April 2013

Softwood Market Summary

Prices for imported softwood have entered a period of significant firming – the likes of which were last seen in 2007/2008. Reasons for price rises are summarised as follows:

• High Log Prices
• Period of significant losses in the Nordic Sawmilling Sector
• Exchange rates
• Marked up turn in demand from New World markets

High Log prices
It is generally accepted that forestry and the market for trees in the future will develop as the environmental credentials for timber become more widely appreciated.

Biomass and the unprecedented demand for, not just logs, but all parts of the tree is certain to underwrite future returns from forestry.

Investment in forests – be it by Forest Products organisation, private owners, Pension funds or Insurance portfolios are generally for the ‘long term’.

Current expectations are for a significant return in the future when the growing markets become realised.

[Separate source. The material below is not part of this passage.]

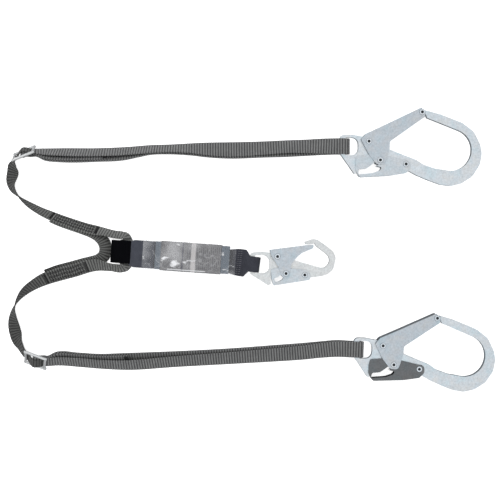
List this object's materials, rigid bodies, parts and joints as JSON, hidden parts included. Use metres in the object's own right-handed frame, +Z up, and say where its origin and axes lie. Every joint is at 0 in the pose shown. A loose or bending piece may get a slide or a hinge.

With this being the investment model, no forest owner is tempted to ‘cash in’ on their crop if the log market is ‘depressed’. A tree will grow by 4% per annum if it is just left untouched. Subsequently, log levels have had to be significantly above the current level of demand to, in effect, pre pay the log accrual, to, literally, tease them ‘out of the ground’!

In previous years, there was an active trade in the export of Russian logs to other Baltic and Nordic countries. However, taxes and export duties have now stymied this option.

Pulp, Paper and Timber mills cannot run without logs. Forest owners know this!

Period of significant losses in the Nordic Sawmilling Sector
With high log prices and poor demand and low prices for sawn timber – is the proverbial ‘rock and a hard place’ scenario for sawmills – losses for some mills have been colossal. Levels for some of the most significant groups range from £5 to £33 for every single cubic meter sold! The scale of total productions for the largest loss making group is 1.4m m3!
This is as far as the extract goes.